Nela, o aspecto força se faz notar também na forma de uma grandeza estável, que não se entregará a novos empreendimentos, sem todavia começar a decair. Ela se senta sobre seu próprio poder e se põe a meditar em suas glórias imorredouras… O mesmo se pode dizer da torre do relógio, uma verdadeira maravilha digna de ser justaposta ao edifício do Parlamento. Este, ao ter de ostentar uma torre, só pode ser uma como aquela: tão coerente, tão lógica, tão bela, porém com essa doçura, essa suavidade dos ingleses que o gênio católico depositou ali pelas mãos de Pugin, que soube interpretar os edifícios nos seus planos originais e comunicar um sopro de catolicidade a tudo aquilo.

Ele soube compreender, de modo ímpar, a nostalgia que a Inglaterra, anglicana e industrial, sentia — e ainda sente — daquela primeira Inglaterra, católica, feita mais para conquistas de ordem cultural do que para triunfos de ordem material. Ele, o arquiteto católico (como era chamado), soube, por meio de símbolos, tocar a fundo a alma de seu país, e realizar monumentos que  incontáveis protestantes não têm cessado de admirar até os presentes dias.

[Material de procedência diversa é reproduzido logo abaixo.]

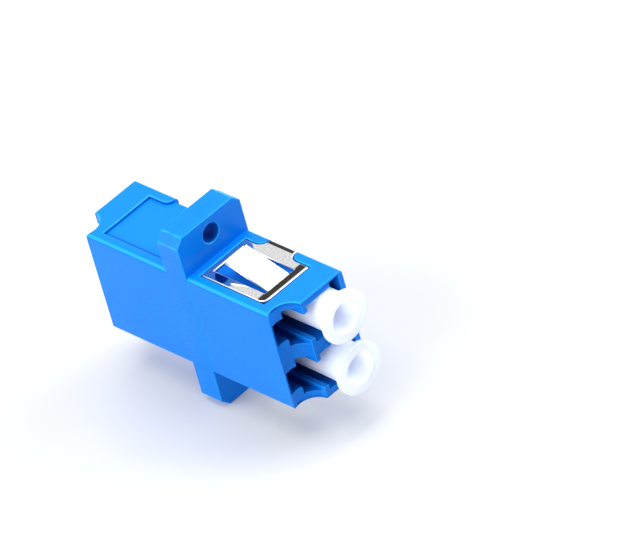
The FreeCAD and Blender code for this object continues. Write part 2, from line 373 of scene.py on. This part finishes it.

Muitos dos monumentos e edifícios projetados por Pugin não saíram do papel. Se porventura, no mundo de hoje, fosse dado a alguém construir uma obra que ele planejou, mas não pôde levar a cabo, prestaria a mais alta homenagem que se pode tributar a esse varão, verdadeiro artista católico. Seria a realização póstuma de mais um de seus grandes sonhos inspirados pela Fé.